I'll happily admit when something is my fault. And I'll document and implement changes that help prevent it from happening not just to the teams I lead but as much of the company as I can influence.
If you told Musk, that he is causing net loss for the company this way, he would answer " so then the workers need to work harder". He can't be at fault.
"Just stop making mistakes. Also work overtime under stress."
Companies pay when people make mistakes.
Why the fuck would you fire someone when you just paid for a lesson that prevents further mistakes?
And guess what happen when you ask workers to work 10 hours a day every day? Mistakes.
Or when workers aren't guaranteed vacations. Or when vacation days are mixed up with you sick days.
A sick employee who can afford to stay home won't cost the extra due to other employees getting sick.
Meanwhile the thing other employees learn from the firing approach is to get better at covering up their mistakes.
Same thing when children get punished too harshly or unfairly. They just learn how to lie and hide things
Non-fun fact: If you punish kids unfairly enough, they'll stop giving a shit about lying because they get punished whether they lie or tell the truth anyway. Fucked up personal experience.
But they do still hide stuff. And lose all respect for punishment.

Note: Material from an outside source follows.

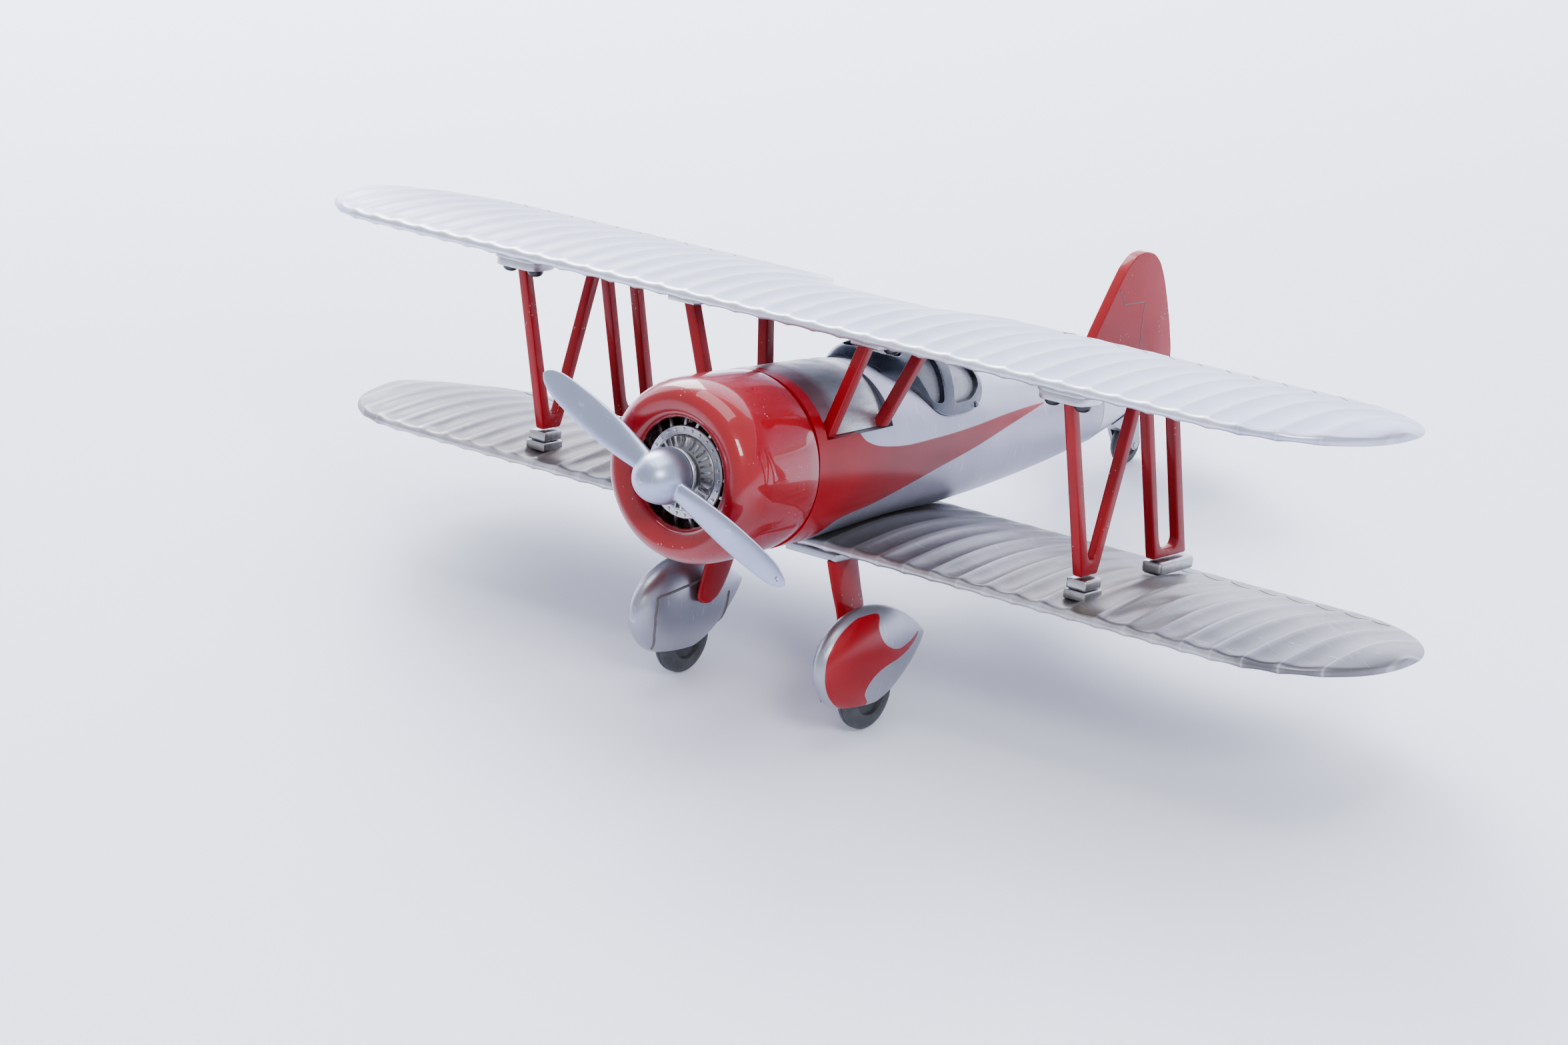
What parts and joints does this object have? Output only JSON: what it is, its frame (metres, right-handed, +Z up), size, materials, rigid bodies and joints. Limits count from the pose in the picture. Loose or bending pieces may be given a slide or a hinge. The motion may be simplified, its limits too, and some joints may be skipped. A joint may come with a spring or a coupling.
{
  "type": "toy biplane",
  "caption": "Red and silver die-cast style toy biplane with ribbed wings, round cowl and engine, framed canopy, faired wheels, turning propeller and wheels.",
  "frame": {"origin": "centre of the bounding box, on the surface the three wheels stand on", "axes": "+X to the aeroplane's left along the wings, +Y towards the tail, +Z up; the thrust line points up and forwards because the model stands on its tail wheel"},
  "size_m": [0.2686, 0.1885, 0.0872],
  "materials": {
    "red_paint": "gloss, light wear",
    "silver_paint": "satin metallic",
    "bright_metal": "bright, slightly worn",
    "deck_metal": "satin, grimy",
    "dark_frame": "semi-gloss",
    "clear_pane": "clear",
    "cabin_grey": "matt",
    "black_screw": "satin",
    "black_rubber": "matt"
  },
  "bodies": {
    "airframe": {"axle_left": "bright_metal", "axle_right": "bright_metal", "cabane_front_left": "red_paint", "cabane_front_right": "red_paint", "cabane_pad_left": "silver_paint", "cabane_pad_right": "silver_paint", "cabane_rear_left": "red_paint", "cabane_rear_right": "red_paint", "cabane_screw_left": "black_screw", "cabane_screw_right": "black_screw", "canopy_frame": "dark_frame", "canopy_glass": "clear_pane", "cockpit_tub": "cabin_grey", "cowl": "red_paint", "engine_cylinders": "bright_metal", "engine_disc": "bright_metal", "engine_nose_case": "black_screw", "firewall": "bright_metal", "fuselage_body": "silver_paint", "gear_leg_left": "red_paint", "gear_leg_right": "red_paint", "leg_mount_left": "silver_paint", "leg_mount_right": "silver_paint", "lower_wing": "silver_paint", "pad_screw_left_inner": "black_screw", "pad_screw_left_outer": "black_screw", "pad_screw_right_inner": "black_screw", "pad_screw_right_outer": "black_screw", "spat_left_inner": "silver_paint", "spat_left_outer": "silver_paint", "spat_right_inner": "silver_paint", "spat_right_outer": "silver_paint", "strut_foot_front_left": "bright_metal", "strut_foot_front_right": "bright_metal", "strut_foot_rear_left": "bright_metal", "strut_foot_rear_right": "bright_metal", "strut_u_left": "red_paint", "strut_u_right": "red_paint", "strut_v_left": "red_paint", "strut_v_right": "red_paint", "tail_axle": "bright_metal", "tail_cone": "silver_paint", "tail_fin": "red_paint", "tail_fork": "silver_paint", "tailplane": "silver_paint", "top_deck": "deck_metal", "upper_wing": "silver_paint", "wing_pad_front_left": "silver_paint", "wing_pad_front_right": "silver_paint", "wing_pad_rear_left": "silver_paint", "wing_pad_rear_right": "silver_paint", "wing_socket_left": "bright_metal", "wing_socket_right": "bright_metal"},
    "propeller": {"propeller": "silver_paint", "spinner_backplate": "deck_metal", "prop_shaft": "bright_metal"},
    "wheel_left": {"wheel_left": "black_rubber"},
    "wheel_right": {"wheel_right": "black_rubber"},
    "tail_wheel": {"tail_wheel": "black_rubber"}
  },
  "joints": [
    {"name": "prop_spin", "type": "hinge", "parent": "airframe", "child": "propeller", "pos_m": [0, -0.0863, 0.06326], "axis": [0, -0.9658, 0.2593], "continuous": true},
    {"name": "wheel_left_spin", "type": "hinge", "parent": "airframe", "child": "wheel_left", "pos_m": [0.0244, -0.05789, 0.0079], "axis": [1, 0, 0], "continuous": true},
    {"name": "wheel_right_spin", "type": "hinge", "parent": "airframe", "child": "wheel_right", "pos_m": [-0.0244, -0.05789, 0.0079], "axis": [1, 0, 0], "continuous": true},
    {"name": "tail_wheel_spin", "type": "hinge", "parent": "airframe", "child": "tail_wheel", "pos_m": [0, 0.07588, 0.0048], "axis": [1, 0, 0], "continuous": true}
  ]
}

There is a story about a Japanese airline pilot who had to ditch a plane near I want to say San Francisco. No major injuries, no fatalities. When questioned during the inquiry, he said something to the effect of "I believe you Americans have a saying 'I fucked up'", and completely took responsibility. Instead of firing him, in recognition of his honesty, the airline demoted him back to the beginning of the pilot rankings and had him work his way back up. Within a decade he was back in his former position. The lesson is, own your mistakes!